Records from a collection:
══════
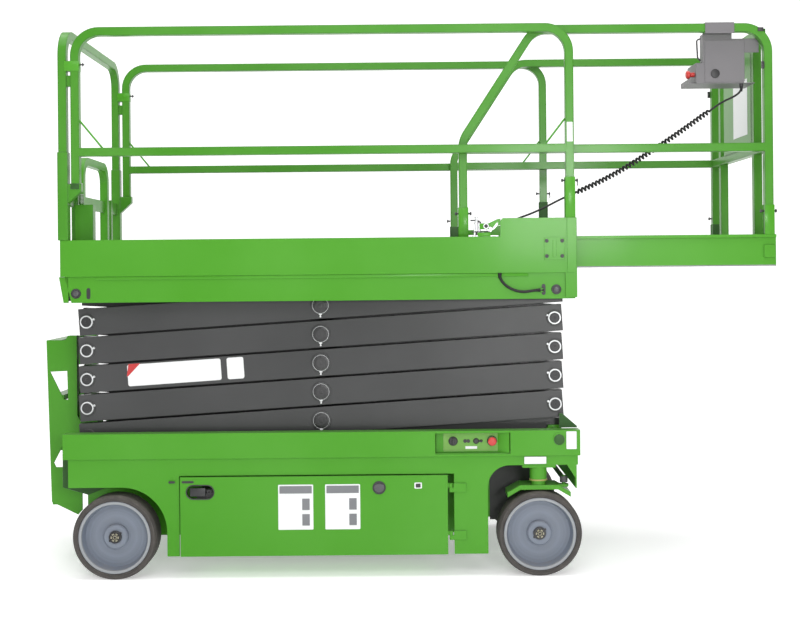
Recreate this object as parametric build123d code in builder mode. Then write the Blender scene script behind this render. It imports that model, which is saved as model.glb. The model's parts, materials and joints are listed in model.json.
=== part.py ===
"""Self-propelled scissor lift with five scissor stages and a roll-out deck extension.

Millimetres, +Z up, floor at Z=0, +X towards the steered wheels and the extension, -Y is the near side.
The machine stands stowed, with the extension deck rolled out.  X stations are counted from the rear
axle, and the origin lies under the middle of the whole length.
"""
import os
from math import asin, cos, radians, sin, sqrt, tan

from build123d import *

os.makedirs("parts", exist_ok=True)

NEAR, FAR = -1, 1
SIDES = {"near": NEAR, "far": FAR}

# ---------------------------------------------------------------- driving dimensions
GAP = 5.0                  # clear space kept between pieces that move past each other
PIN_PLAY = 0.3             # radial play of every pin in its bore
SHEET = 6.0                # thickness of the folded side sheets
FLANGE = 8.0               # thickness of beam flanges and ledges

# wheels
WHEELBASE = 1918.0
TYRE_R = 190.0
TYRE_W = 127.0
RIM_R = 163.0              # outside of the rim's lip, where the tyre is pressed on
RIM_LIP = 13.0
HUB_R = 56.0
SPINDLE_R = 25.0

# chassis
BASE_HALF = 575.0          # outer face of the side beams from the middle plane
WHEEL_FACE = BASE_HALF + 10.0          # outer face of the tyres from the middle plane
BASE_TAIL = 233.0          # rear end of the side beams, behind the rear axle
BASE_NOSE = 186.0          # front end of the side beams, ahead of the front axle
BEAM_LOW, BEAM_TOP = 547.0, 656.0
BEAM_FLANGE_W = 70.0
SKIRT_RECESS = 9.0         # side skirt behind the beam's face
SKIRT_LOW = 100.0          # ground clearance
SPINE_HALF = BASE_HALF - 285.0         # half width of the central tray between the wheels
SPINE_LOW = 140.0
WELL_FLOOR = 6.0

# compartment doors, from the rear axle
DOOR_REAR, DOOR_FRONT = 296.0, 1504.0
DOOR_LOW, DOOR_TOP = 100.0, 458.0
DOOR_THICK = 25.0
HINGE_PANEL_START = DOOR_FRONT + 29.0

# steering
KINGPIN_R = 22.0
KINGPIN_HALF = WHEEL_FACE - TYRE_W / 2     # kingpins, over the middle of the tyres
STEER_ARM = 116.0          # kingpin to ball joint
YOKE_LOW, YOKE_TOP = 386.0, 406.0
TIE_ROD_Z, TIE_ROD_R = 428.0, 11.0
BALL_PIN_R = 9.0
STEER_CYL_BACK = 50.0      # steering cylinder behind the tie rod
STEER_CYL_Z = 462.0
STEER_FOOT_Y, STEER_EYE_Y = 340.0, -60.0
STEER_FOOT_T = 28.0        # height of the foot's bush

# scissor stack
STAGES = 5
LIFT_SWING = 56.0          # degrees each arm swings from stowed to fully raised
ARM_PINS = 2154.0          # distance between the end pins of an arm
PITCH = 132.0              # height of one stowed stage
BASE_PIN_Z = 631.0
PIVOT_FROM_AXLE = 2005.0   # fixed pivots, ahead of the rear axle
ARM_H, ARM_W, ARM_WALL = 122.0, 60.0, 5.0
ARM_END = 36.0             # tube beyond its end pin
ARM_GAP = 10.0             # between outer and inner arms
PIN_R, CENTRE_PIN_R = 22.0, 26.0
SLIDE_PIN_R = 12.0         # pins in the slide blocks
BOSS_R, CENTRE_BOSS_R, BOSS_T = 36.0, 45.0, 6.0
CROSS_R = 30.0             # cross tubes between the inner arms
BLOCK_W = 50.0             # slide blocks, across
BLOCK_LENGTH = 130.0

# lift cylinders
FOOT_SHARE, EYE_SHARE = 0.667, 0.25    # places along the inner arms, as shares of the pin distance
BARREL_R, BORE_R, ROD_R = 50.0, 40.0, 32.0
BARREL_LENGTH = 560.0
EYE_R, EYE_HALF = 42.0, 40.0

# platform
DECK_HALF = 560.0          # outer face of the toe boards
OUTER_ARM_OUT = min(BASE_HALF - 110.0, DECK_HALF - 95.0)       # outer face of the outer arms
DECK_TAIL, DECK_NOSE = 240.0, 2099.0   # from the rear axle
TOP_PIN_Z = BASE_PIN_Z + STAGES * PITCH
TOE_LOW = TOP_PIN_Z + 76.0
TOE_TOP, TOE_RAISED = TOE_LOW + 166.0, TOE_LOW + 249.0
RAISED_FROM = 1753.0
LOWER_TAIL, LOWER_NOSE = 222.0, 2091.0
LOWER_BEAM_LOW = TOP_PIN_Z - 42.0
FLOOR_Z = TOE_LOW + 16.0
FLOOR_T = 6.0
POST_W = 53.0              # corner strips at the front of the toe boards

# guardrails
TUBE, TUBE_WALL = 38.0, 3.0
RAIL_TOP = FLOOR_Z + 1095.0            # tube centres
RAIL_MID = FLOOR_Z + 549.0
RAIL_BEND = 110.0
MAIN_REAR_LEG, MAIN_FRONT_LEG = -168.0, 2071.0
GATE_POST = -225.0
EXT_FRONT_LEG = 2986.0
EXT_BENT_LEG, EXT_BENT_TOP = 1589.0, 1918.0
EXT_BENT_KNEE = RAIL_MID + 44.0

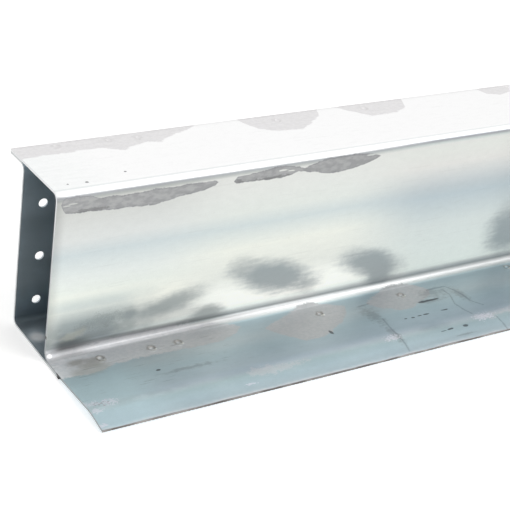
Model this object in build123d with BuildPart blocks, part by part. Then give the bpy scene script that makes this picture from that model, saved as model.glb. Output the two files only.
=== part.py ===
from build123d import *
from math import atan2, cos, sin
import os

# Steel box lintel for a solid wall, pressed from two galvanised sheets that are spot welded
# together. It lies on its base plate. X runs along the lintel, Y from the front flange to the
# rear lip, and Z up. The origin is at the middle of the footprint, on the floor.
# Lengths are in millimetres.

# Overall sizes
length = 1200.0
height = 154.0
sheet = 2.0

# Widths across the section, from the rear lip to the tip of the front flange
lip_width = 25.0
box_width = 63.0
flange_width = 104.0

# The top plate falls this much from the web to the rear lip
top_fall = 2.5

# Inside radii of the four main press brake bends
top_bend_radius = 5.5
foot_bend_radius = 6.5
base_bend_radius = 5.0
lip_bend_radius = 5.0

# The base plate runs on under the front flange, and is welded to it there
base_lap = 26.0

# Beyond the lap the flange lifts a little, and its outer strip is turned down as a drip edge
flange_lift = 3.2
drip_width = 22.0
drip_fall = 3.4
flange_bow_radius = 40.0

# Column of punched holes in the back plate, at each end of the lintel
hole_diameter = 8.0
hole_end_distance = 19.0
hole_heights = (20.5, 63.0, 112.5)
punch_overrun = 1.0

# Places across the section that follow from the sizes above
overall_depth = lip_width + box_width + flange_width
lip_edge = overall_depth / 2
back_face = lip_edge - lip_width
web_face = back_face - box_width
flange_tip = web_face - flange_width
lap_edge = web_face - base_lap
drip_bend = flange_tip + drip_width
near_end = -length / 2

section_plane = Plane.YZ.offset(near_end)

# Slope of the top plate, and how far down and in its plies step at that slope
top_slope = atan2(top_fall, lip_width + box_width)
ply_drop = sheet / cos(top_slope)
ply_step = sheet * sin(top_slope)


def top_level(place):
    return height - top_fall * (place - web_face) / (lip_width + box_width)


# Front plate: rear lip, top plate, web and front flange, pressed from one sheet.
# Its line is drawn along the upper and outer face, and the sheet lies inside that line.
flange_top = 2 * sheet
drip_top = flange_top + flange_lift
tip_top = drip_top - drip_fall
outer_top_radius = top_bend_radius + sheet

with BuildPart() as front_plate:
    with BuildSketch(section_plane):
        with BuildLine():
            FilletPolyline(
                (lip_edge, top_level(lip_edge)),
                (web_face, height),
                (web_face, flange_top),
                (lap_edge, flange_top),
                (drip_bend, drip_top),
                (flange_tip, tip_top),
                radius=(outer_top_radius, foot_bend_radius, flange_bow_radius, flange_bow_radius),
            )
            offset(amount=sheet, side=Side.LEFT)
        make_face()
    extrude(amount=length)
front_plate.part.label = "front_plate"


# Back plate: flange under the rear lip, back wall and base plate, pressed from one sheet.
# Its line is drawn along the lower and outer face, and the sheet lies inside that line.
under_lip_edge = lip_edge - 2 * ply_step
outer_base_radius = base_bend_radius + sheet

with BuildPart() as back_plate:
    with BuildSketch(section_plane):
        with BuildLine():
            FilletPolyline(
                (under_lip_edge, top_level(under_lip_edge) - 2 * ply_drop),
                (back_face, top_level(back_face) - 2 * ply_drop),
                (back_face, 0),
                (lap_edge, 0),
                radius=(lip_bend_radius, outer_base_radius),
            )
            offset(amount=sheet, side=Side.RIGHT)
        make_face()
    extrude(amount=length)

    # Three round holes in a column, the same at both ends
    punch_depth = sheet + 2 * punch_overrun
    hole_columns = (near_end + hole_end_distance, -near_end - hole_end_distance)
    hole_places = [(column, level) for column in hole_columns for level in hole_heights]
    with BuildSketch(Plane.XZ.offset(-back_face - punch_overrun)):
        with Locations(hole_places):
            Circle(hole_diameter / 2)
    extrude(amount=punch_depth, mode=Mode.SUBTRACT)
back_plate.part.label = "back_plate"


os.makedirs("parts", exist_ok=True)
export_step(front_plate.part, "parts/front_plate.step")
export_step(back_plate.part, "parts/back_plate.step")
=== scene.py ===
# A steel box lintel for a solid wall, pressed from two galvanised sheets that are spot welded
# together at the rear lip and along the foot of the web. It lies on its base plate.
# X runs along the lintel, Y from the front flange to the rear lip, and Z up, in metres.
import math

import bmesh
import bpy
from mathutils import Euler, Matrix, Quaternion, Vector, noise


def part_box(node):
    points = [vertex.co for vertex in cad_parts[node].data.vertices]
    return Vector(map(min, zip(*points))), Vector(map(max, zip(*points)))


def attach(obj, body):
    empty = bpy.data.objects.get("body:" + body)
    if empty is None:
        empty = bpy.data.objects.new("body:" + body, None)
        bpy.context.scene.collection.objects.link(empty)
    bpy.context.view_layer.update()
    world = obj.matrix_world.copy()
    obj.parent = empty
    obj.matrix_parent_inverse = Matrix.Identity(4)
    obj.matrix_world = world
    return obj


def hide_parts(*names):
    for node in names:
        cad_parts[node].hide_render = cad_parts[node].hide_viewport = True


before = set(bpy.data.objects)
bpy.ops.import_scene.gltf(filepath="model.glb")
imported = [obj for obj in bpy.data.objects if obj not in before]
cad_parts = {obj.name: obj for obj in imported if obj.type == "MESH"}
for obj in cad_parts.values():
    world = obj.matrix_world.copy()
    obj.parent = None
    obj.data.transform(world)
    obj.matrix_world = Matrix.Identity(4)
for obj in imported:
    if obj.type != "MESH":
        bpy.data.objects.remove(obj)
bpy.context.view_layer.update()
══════
▶ [Objective]
Quote only the lines running from the line that holds "# Three round" to the line that holds "imported = [obj", both ends included.

▶ [Result of this exercise]
    # Three round holes in a column, the same at both ends
    punch_depth = sheet + 2 * punch_overrun
    hole_columns = (near_end + hole_end_distance, -near_end - hole_end_distance)
    hole_places = [(column, level) for column in hole_columns for level in hole_heights]
    with BuildSketch(Plane.XZ.offset(-back_face - punch_overrun)):
        with Locations(hole_places):
            Circle(hole_diameter / 2)
    extrude(amount=punch_depth, mode=Mode.SUBTRACT)
back_plate.part.label = "back_plate"


os.makedirs("parts", exist_ok=True)
export_step(front_plate.part, "parts/front_plate.step")
export_step(back_plate.part, "parts/back_plate.step")
=== scene.py ===
# A steel box lintel for a solid wall, pressed from two galvanised sheets that are spot welded
# together at the rear lip and along the foot of the web. It lies on its base plate.
# X runs along the lintel, Y from the front flange to the rear lip, and Z up, in metres.
import math

import bmesh
import bpy
from mathutils import Euler, Matrix, Quaternion, Vector, noise


def part_box(node):
    points = [vertex.co for vertex in cad_parts[node].data.vertices]
    return Vector(map(min, zip(*points))), Vector(map(max, zip(*points)))


def attach(obj, body):
    empty = bpy.data.objects.get("body:" + body)
    if empty is None:
        empty = bpy.data.objects.new("body:" + body, None)
        bpy.context.scene.collection.objects.link(empty)
    bpy.context.view_layer.update()
    world = obj.matrix_world.copy()
    obj.parent = empty
    obj.matrix_parent_inverse = Matrix.Identity(4)
    obj.matrix_world = world
    return obj


def hide_parts(*names):
    for node in names:
        cad_parts[node].hide_render = cad_parts[node].hide_viewport = True


before = set(bpy.data.objects)
bpy.ops.import_scene.gltf(filepath="model.glb")
imported = [obj for obj in bpy.data.objects if obj not in before]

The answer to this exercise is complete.